A summary of a report issued by investigators from the Philadelphia law firm Pepper Hamilton LLP stated, "Pepper found specific failings within both the football program and athletic department leadership, including a failure to identify and respond to a pattern of sexual violence by a football player, to take action in response to reports of a sexual assault by multiple football players, and to take action in response to a report of dating violence."
The university was criticized for failing to "effectively implement Title IX" procedures.
Even if Falwell did his "due diligence," Liberty has hired an athletics director who arrives with considerable baggage.
The sexual-assault issues were not the first time Baylor encountered problems in its athletic department while McCaw was in charge.
In April of 2012, the men's and women's basketball programs were placed on three years probation, among other sanctions, by the NCAA for hundreds of impermissible phone calls and text messages from coaches and assistant coaches to recruits.
The penalties were self-imposed by Baylor, accepted by the NCAA and did not require either team to miss any NCAA tournament appearances.
Adding to the intrigue at Liberty is the quick hiring of McCaw after Jeff Barber abruptly resigned as Liberty's athletics director Nov. 17 after almost 11 years in the job.
So, none of this passes the smell test.
Liberty has huge ambitions in every area, none more so than its athletics program.

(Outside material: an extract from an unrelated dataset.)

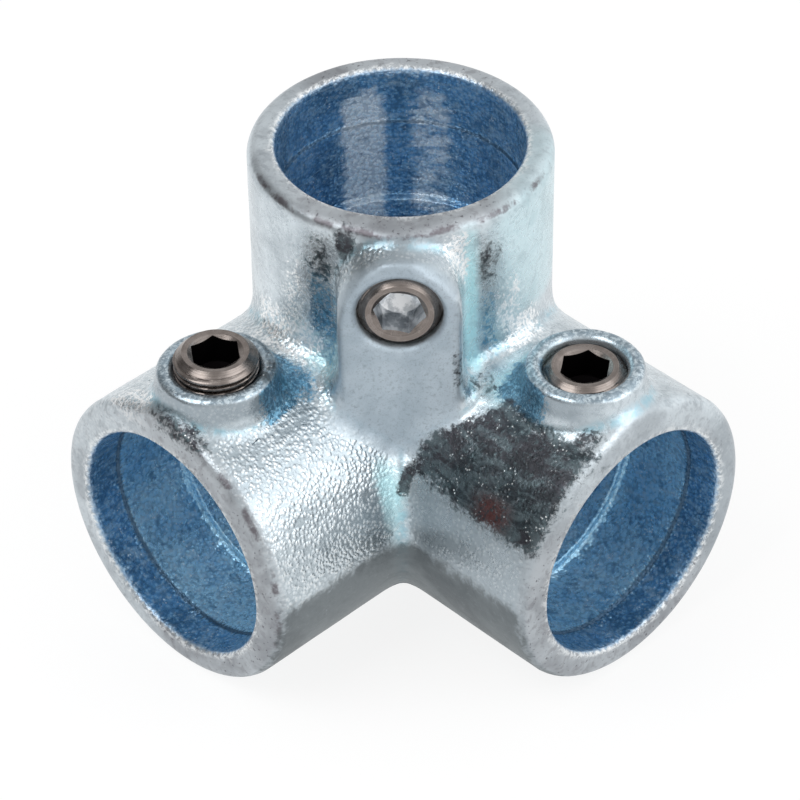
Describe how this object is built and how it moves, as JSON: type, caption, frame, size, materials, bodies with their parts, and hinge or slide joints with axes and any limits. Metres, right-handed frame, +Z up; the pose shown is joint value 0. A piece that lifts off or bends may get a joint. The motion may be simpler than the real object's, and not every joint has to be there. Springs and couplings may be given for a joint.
{
  "type": "three-way corner tube clamp fitting",
  "caption": "Galvanised cast three-way corner fitting for round tube, with a hexagon-socket set screw in each of its right-angled sockets.",
  "frame": {"origin": "centre of the upright socket's tube stop, on that socket's axis", "axes": "+Z up out of the upright socket; +X and +Y out of the two side sockets, whose axes meet the upright's 34 mm below the origin"},
  "size_m": [0.0964, 0.0964, 0.0961],
  "materials": {
    "galvanised": "hot-dip galvanised, pebbly",
    "screw_steel": "satin machined"
  },
  "bodies": {
    "casting": {"casting": "galvanised"},
    "screw_x": {"set_screw_x": "screw_steel"},
    "screw_y": {"set_screw_y": "screw_steel"},
    "screw_z": {"set_screw_z": "screw_steel"}
  },
  "joints": [
    {"name": "screw_x_travel", "type": "slide", "parent": "casting", "child": "screw_x", "axis": [0, 0, 1], "range_m": [-0.0055, 0.0025]},
    {"name": "screw_y_travel", "type": "slide", "parent": "casting", "child": "screw_y", "axis": [0, 0, 1], "range_m": [-0.0016, 0.0064]},
    {"name": "screw_z_travel", "type": "slide", "parent": "casting", "child": "screw_z", "axis": [0.7071, 0.7071, 0], "range_m": [-0.0013, 0.0067]}
  ]
}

The Flames want to play at the highest level of the football hierarchy, the Football Bowl Subdivision.
Finding a conference has been a challenge.
McCaw, with 30 years experience in intercollegiate athletics, was not hired to keep the Flames competitive in the Football Championship Subdivision.

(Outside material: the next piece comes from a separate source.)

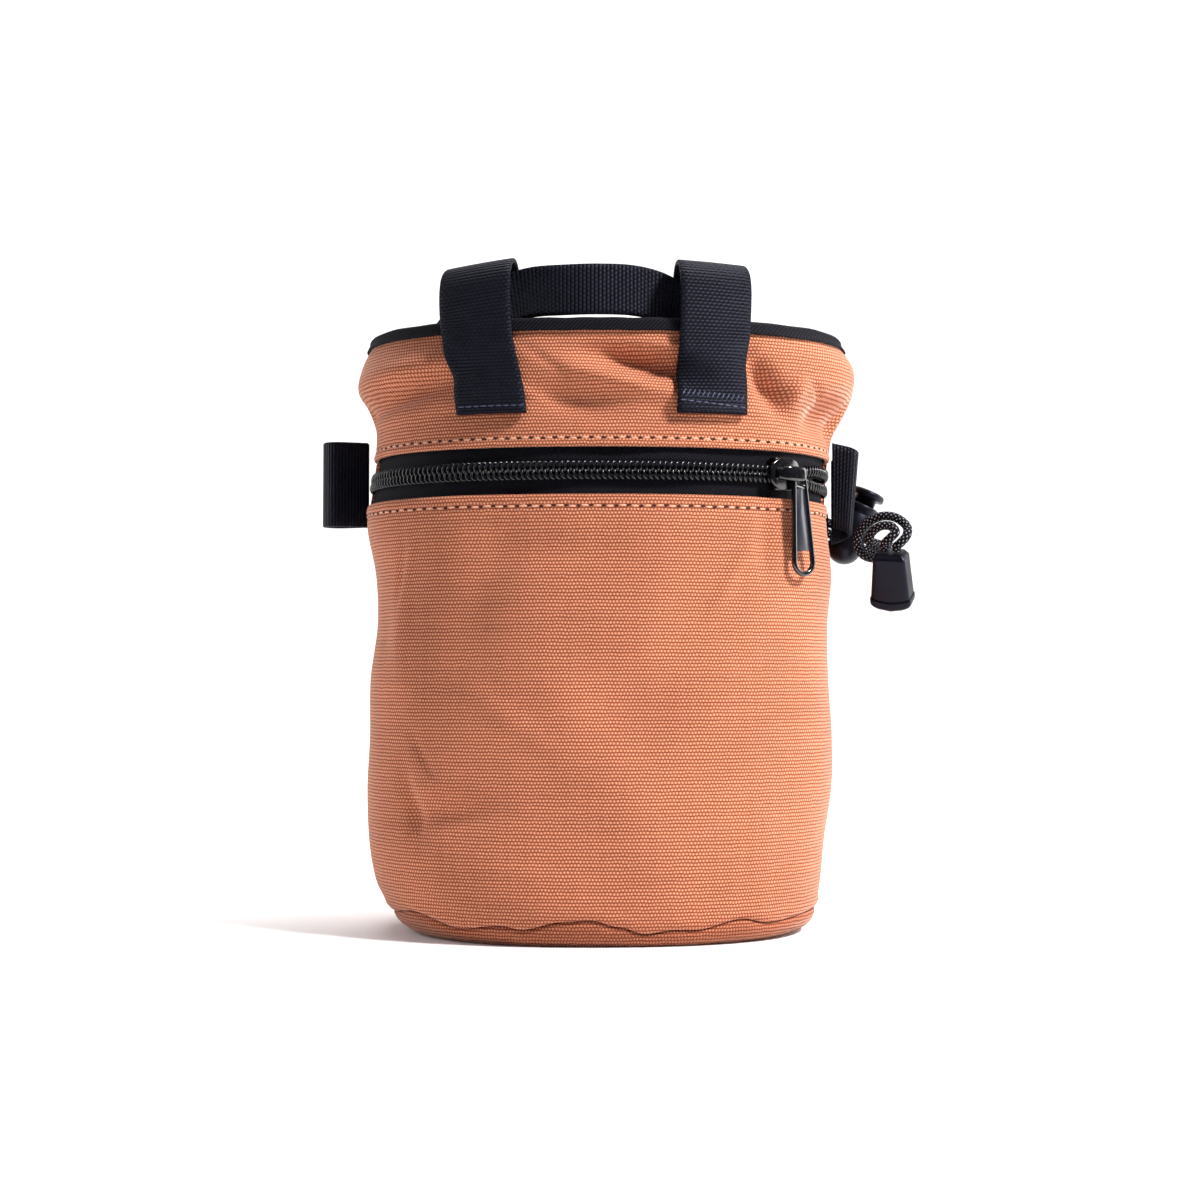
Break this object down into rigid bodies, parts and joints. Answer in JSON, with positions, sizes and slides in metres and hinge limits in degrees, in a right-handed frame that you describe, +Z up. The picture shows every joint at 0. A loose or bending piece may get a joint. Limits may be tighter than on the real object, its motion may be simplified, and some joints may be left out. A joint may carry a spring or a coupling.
{
  "type": "climbing chalk bag",
  "caption": "Canvas bucket bag with bound round mouth, zipped front pocket, webbing belt loops, carry strap, side loops and a draw cord with spring lock.",
  "frame": {"origin": "on the floor under the middle of the bag", "axes": "+Z up through the mouth, front with the zip toward -Y, draw cord toward +X"},
  "size_m": [0.1742, 0.0994, 0.1883],
  "materials": {
    "canvas": "plain woven cotton duck, dusty orange, matte",
    "base_canvas": "plain woven duck, darker rust, matte",
    "lining": "black brushed pile, matte",
    "binding": "black twill tape, matte",
    "webbing": "black ribbed webbing, slight sheen",
    "zip_tape": "black herringbone zip tape",
    "zip_coil": "black monofilament coil",
    "slider_metal": "gloss black enamel",
    "cord": "black braided cord",
    "plastic": "satin black moulded plastic"
  },
  "bodies": {
    "bag": {"pocket_panel": "canvas", "upper_front_panel": "canvas", "back_panel": "canvas", "base_panel": "base_canvas", "lining": "lining", "rim_binding": "binding", "zip_tape_upper": "zip_tape", "zip_tape_lower": "zip_tape", "zip_coil_upper": "zip_coil", "zip_coil_lower": "zip_coil", "zip_slider": "slider_metal", "belt_loop_left": "webbing", "belt_loop_right": "webbing", "carry_strap": "webbing", "side_loop_left": "webbing", "side_loop_right": "webbing", "cord_eyelet": "plastic", "draw_cord_a": "cord", "draw_cord_b": "cord", "cord_lock_barrel": "plastic", "cord_end": "plastic"},
    "pull": {"zip_pull": "slider_metal"},
    "button": {"cord_lock_button": "plastic"}
  },
  "joints": [
    {"name": "pull_swing", "type": "hinge", "parent": "bag", "child": "pull", "pos_m": [0.05346, -0.03086, 0.1285], "axis": [0.6006, -0.7996, 0], "range_deg": [-40, 80]},
    {"name": "lock_button_press", "type": "slide", "parent": "bag", "child": "button", "axis": [-0.4067, 0, -0.9135], "range_m": [0, 0.0022], "stiffness_N_per_m": 250, "springref_m": -0.002}
  ]
}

"While we're proud members of the Big South (Conference), we want to build this program to compete at the highest level nationally and the goal of FBS football is very much at the forefront," McCaw said during his press conference Monday.
McCaw's hiring is about the ambitious pursuit of national recognition, prestige and the payday that can follow.
None are seen as bad in the upper echelons of the NCAA.
But surely Falwell, his staff and McCaw are aware of the risk associated with winning at all costs.
At Baylor, the question faced by the regents, faculty and students is whether athletic success has been worth that cost.
At Liberty, that question never should be forgotten.